The list is published by Working Mother magazine and Flex-Time Lawyers LLC, a national consulting firm advising attorneys and legal employers on work/life balance and the retention and advancement of women. The winners were recognized for their work/life and women-friendly policies – including flex-time, child care and women-focused mentoring, leadership and networking programs.
“We are extremely proud to be recognized for the firm’s long-practiced, important and necessary efforts to promote and retain women,” said Chérie Kiser, managing partner of the Washington, D.C., office of Mintz Levin and a mother of two.
For more than 20 years, women have comprised 40-50 percent of law school graduates, and forward-thinking firms are recognizing that in order to retain and promote the best talent, they need to ensure women lawyers’ success.
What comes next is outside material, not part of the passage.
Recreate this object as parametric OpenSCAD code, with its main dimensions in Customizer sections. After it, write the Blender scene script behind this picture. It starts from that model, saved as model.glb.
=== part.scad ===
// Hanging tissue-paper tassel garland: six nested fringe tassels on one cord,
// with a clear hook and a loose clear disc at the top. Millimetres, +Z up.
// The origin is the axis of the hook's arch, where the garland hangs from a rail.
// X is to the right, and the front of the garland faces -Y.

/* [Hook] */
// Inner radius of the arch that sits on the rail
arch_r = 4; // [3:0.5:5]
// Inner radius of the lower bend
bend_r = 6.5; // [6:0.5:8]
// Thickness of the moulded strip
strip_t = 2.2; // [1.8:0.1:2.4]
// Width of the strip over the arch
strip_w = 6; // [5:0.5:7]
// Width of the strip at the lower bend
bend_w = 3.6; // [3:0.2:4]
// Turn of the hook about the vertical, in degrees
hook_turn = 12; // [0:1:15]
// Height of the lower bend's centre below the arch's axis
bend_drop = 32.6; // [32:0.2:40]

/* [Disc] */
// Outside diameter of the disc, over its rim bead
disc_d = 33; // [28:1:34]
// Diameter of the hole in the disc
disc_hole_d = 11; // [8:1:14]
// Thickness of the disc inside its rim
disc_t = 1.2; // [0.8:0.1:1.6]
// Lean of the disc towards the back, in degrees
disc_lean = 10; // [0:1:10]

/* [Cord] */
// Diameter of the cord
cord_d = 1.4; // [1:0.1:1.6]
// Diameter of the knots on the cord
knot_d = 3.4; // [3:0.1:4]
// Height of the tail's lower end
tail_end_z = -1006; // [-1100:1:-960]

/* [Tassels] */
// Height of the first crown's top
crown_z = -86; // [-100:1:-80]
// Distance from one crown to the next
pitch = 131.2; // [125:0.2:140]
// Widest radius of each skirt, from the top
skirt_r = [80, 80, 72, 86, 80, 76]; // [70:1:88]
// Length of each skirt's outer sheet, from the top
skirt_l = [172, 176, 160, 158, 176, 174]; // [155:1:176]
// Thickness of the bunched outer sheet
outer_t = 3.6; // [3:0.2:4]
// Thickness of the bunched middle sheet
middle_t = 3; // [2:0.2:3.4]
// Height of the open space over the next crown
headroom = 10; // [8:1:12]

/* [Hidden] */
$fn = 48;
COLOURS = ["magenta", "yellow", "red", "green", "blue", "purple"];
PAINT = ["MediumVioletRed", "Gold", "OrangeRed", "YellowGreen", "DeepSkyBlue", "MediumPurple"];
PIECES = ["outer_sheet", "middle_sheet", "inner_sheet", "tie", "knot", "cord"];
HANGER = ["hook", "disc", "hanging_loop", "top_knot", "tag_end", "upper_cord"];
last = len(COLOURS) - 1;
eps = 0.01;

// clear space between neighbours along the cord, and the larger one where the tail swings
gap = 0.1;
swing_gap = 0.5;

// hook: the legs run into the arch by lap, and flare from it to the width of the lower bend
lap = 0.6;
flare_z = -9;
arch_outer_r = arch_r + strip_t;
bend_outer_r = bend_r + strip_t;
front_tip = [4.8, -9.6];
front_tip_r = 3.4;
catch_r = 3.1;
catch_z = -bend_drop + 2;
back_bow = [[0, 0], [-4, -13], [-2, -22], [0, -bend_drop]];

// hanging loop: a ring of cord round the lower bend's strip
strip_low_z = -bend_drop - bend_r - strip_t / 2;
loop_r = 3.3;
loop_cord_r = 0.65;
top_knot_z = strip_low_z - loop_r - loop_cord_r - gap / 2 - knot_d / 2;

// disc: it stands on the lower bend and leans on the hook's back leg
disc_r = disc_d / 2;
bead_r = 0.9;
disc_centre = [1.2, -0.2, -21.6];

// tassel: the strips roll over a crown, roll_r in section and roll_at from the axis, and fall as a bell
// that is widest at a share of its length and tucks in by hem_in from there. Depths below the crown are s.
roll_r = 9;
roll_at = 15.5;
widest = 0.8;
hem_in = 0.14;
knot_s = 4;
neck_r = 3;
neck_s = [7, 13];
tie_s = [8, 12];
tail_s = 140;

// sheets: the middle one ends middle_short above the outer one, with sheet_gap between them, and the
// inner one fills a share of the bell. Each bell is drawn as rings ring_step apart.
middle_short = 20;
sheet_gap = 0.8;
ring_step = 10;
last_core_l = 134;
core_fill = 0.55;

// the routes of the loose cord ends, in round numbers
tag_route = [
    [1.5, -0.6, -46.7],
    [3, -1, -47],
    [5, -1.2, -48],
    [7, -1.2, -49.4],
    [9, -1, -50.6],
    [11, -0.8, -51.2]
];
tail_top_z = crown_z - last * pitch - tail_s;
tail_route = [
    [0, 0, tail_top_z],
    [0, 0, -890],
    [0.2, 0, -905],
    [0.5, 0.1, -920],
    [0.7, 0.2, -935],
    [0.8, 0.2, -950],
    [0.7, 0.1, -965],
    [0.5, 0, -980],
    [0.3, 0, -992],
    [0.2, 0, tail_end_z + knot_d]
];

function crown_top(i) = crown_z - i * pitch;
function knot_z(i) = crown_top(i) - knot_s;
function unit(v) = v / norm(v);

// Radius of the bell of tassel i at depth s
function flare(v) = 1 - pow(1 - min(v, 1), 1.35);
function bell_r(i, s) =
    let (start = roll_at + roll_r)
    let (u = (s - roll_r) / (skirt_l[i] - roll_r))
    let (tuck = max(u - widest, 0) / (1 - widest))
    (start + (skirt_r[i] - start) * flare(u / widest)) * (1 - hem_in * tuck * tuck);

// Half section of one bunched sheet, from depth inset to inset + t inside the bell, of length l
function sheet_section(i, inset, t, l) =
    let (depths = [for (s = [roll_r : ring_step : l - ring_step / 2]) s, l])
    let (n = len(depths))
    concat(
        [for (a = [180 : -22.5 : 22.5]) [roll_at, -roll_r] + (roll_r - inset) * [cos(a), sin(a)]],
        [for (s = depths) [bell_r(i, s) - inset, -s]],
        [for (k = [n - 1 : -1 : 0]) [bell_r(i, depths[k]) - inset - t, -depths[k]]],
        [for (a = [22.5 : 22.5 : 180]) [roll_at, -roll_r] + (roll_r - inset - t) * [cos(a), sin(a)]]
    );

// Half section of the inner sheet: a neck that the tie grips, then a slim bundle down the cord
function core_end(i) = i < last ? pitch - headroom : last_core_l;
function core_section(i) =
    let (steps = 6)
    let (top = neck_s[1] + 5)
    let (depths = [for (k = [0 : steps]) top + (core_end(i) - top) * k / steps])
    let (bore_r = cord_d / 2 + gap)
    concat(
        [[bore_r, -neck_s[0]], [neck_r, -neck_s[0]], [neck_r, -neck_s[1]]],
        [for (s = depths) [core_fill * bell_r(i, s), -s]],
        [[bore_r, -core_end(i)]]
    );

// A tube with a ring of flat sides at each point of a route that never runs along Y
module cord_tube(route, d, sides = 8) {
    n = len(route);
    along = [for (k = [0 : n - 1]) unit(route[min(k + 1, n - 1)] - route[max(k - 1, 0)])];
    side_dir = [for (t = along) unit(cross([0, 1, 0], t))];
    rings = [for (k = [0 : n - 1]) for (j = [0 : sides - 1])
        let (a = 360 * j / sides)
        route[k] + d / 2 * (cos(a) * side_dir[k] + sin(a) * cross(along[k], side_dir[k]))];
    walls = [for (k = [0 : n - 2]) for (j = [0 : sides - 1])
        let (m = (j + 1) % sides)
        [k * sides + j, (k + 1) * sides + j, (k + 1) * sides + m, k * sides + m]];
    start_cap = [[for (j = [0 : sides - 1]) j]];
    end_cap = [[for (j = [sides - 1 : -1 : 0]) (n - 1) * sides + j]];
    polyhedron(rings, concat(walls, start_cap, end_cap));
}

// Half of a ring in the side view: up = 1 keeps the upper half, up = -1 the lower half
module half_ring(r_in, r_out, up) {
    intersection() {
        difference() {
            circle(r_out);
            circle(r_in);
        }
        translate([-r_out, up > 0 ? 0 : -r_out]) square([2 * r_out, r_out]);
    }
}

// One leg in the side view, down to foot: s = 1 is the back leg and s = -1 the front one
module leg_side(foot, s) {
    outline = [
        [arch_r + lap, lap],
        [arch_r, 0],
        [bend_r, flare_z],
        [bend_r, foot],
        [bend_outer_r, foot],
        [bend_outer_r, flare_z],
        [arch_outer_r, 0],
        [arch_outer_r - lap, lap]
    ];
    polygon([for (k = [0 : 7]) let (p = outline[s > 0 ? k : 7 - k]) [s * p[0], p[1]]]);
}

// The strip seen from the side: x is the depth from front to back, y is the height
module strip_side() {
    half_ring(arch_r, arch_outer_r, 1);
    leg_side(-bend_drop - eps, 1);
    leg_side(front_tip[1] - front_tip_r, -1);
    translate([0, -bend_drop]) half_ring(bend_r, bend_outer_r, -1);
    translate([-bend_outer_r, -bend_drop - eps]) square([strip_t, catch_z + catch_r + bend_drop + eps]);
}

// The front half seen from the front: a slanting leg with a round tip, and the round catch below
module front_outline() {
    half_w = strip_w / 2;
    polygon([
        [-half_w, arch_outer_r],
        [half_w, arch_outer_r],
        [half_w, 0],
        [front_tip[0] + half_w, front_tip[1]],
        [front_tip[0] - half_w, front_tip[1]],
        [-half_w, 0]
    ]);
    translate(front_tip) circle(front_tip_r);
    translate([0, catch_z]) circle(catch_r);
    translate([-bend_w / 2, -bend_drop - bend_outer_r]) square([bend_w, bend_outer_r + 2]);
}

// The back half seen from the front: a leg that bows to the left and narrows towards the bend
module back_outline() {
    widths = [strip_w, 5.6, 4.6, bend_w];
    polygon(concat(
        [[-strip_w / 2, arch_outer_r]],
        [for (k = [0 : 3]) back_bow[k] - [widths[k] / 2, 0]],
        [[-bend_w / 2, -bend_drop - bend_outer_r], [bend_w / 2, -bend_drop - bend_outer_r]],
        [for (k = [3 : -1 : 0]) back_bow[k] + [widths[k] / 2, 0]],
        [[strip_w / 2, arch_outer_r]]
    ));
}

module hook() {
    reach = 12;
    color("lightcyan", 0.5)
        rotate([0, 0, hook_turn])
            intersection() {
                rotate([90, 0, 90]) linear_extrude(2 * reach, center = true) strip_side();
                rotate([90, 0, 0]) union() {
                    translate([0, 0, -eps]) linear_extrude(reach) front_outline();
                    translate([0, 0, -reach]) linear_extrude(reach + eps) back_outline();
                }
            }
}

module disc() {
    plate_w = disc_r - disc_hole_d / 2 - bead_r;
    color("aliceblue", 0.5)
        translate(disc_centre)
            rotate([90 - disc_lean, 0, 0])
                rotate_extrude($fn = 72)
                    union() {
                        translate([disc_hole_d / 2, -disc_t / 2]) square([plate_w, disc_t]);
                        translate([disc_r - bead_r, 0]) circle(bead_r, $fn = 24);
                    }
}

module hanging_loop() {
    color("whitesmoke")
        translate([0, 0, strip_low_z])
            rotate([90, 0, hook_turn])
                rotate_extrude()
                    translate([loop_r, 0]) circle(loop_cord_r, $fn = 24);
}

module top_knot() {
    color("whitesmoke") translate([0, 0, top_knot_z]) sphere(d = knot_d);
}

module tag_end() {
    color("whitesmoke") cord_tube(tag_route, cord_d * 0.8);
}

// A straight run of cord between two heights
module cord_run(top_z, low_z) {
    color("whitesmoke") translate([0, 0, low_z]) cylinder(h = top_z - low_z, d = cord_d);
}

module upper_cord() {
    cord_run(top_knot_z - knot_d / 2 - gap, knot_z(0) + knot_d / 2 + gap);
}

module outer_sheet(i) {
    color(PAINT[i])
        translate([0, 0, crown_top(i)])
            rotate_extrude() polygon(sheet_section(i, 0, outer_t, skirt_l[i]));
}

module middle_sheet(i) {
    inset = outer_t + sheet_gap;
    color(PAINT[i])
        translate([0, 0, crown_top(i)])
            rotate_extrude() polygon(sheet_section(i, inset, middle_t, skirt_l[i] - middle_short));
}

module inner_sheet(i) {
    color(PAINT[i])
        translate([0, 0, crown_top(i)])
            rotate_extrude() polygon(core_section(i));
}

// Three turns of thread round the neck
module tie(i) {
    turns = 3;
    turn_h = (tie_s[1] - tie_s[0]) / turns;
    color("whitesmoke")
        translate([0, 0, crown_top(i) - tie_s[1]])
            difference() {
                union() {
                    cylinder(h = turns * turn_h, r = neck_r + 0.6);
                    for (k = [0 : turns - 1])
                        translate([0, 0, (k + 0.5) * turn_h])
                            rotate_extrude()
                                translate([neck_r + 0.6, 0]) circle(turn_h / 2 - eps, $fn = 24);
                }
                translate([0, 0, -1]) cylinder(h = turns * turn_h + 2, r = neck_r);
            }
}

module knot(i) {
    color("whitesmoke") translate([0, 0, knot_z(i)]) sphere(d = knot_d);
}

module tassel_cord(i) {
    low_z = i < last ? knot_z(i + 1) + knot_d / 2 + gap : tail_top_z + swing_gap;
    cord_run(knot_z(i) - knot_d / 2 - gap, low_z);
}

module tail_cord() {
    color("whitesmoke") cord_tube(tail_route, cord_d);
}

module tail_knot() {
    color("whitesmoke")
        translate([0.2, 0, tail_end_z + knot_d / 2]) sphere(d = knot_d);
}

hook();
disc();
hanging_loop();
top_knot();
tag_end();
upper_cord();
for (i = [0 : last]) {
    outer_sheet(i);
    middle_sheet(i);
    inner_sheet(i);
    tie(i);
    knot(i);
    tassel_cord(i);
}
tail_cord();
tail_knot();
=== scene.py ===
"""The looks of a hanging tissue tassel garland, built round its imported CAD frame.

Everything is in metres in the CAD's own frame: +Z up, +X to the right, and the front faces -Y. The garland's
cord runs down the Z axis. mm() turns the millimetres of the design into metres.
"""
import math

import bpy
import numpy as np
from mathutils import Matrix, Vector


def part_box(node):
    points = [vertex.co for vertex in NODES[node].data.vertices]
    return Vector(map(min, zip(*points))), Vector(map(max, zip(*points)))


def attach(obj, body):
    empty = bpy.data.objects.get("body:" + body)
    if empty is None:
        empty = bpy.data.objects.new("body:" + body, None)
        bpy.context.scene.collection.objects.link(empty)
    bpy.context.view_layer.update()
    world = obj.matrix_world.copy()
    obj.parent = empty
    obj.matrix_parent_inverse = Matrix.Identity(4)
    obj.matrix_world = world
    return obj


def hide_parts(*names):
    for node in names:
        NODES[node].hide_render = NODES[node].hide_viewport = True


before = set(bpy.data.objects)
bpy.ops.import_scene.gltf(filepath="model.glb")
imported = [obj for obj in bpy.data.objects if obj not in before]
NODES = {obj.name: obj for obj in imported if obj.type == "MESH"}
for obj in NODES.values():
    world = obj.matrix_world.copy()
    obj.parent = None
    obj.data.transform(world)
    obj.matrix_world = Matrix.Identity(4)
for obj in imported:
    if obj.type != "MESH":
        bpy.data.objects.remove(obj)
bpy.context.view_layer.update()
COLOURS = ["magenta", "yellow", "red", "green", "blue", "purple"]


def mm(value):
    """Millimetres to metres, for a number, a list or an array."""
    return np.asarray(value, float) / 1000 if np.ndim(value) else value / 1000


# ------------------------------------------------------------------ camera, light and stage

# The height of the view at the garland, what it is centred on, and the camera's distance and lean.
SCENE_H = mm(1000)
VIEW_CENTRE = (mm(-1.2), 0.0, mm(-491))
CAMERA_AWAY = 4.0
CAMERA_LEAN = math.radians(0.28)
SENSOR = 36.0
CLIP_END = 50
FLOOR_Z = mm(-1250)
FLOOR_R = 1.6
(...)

“We are delighted to celebrate the firms that have begun to make strides with respect to women. Competition is the ultimate instrument of change, and my goal in partnering with Working Mother to create this list is to make work/life balance and women’s issues a basis of competition among law firms, as historically has been the case for salary or pro-bono,” said Deborah Epstein Henry, founder and president of Flex-Time Lawyers.
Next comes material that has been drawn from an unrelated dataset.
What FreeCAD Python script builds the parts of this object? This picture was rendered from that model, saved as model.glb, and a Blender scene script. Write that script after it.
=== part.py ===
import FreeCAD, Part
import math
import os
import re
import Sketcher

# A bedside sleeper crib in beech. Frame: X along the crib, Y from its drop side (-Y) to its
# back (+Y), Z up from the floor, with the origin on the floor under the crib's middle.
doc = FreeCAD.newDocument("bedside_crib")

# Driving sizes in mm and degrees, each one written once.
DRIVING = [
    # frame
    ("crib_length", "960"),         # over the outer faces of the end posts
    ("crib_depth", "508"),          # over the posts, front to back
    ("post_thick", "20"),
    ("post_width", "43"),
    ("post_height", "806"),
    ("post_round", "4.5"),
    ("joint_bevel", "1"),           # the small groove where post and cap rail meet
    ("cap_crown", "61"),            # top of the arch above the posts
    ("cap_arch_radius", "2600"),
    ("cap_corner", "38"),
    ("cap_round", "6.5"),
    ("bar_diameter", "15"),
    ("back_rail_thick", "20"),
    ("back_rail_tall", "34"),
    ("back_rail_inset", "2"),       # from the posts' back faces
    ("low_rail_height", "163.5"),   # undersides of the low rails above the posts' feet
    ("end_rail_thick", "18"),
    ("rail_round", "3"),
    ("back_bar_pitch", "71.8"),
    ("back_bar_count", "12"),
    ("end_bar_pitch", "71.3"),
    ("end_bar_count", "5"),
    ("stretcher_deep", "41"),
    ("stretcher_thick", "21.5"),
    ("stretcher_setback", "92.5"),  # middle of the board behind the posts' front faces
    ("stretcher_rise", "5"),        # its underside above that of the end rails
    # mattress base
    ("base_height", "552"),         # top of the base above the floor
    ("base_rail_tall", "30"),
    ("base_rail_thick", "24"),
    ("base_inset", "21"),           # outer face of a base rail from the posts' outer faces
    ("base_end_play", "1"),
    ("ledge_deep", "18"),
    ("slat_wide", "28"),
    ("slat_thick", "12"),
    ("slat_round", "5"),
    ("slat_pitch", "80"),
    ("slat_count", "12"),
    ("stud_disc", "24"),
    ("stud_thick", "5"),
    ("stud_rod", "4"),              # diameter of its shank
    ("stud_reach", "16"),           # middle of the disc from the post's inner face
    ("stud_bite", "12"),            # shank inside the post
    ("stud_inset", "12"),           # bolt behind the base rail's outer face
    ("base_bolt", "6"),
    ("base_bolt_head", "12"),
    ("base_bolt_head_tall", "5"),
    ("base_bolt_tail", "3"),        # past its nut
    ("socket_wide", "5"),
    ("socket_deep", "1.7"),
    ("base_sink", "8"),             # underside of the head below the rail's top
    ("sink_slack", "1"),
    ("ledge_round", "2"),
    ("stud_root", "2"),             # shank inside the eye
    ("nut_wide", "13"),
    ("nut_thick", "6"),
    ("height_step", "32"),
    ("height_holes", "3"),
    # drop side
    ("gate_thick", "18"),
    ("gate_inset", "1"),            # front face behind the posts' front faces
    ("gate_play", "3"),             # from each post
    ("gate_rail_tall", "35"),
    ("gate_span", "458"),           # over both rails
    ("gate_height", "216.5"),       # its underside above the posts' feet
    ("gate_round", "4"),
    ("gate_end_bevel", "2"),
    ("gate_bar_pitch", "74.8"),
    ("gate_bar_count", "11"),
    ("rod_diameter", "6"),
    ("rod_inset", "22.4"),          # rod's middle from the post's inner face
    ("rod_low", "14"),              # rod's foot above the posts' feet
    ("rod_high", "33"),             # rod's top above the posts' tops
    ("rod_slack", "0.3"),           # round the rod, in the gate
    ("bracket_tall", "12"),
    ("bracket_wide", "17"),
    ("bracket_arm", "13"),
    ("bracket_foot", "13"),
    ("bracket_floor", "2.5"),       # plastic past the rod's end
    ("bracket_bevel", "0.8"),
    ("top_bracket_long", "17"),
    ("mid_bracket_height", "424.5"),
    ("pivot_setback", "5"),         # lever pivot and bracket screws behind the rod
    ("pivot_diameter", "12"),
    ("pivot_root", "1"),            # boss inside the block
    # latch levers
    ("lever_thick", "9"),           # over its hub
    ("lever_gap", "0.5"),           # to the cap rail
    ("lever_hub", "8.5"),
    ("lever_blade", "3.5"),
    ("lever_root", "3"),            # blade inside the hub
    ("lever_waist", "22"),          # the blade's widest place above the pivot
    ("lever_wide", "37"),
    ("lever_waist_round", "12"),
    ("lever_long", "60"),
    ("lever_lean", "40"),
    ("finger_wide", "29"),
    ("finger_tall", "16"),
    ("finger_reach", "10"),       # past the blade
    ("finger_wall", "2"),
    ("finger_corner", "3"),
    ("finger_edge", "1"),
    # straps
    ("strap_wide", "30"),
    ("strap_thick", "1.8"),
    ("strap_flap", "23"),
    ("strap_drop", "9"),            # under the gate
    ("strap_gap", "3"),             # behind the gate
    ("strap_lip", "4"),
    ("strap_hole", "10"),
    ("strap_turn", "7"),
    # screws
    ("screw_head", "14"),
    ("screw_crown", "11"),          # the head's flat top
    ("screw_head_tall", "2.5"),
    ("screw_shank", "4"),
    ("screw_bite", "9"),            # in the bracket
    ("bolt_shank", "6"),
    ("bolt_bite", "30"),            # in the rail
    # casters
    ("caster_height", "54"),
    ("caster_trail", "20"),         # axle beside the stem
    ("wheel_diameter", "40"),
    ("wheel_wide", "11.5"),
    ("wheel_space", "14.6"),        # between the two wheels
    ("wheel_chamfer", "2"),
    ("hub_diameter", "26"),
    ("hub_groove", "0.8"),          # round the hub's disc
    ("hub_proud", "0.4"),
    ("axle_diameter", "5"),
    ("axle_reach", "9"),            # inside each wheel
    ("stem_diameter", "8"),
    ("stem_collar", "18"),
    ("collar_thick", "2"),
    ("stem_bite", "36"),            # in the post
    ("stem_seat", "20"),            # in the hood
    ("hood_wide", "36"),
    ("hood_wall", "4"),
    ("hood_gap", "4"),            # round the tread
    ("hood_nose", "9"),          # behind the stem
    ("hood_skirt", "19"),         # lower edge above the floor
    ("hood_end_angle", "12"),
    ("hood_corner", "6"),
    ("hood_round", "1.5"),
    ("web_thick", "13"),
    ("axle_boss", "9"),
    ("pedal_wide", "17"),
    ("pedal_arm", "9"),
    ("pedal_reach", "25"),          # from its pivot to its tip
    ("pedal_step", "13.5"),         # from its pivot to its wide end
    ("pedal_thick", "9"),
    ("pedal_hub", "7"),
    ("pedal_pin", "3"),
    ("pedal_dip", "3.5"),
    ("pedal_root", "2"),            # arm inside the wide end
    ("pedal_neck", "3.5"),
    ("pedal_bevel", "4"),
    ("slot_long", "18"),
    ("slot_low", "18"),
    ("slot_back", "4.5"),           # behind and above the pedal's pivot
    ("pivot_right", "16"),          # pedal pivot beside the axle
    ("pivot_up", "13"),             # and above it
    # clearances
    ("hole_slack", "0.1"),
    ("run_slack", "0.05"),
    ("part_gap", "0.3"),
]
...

“I am pleased that our diversity, mentoring, women’s initiatives and human resources programs have resulted in Bingham being recognized as one of the nation’s ‘Best Law Firms for Women,’” said Boston partner, MBA member and firm-wide Diversity Committee Co-Chair Julia Frost-Davies. “Bingham continues to exceed industry averages for firms our size, and in the past two years alone, five women on a part-time schedule have been elected to the partnership.”
One of those new partners was Siobhan Mee of Bingham’s Boston office, who was elected partner earlier this year. She continues to work part-time. “The perception and the reality at Bingham is that although you are on a reduced schedule, you continue to meet the same standards of performance,” said Mee, a mother of two and a commercial litigator. “The firm understands that you have commitments and interests outside work, yet you still are fully engaged at work. It’s a great place to be.”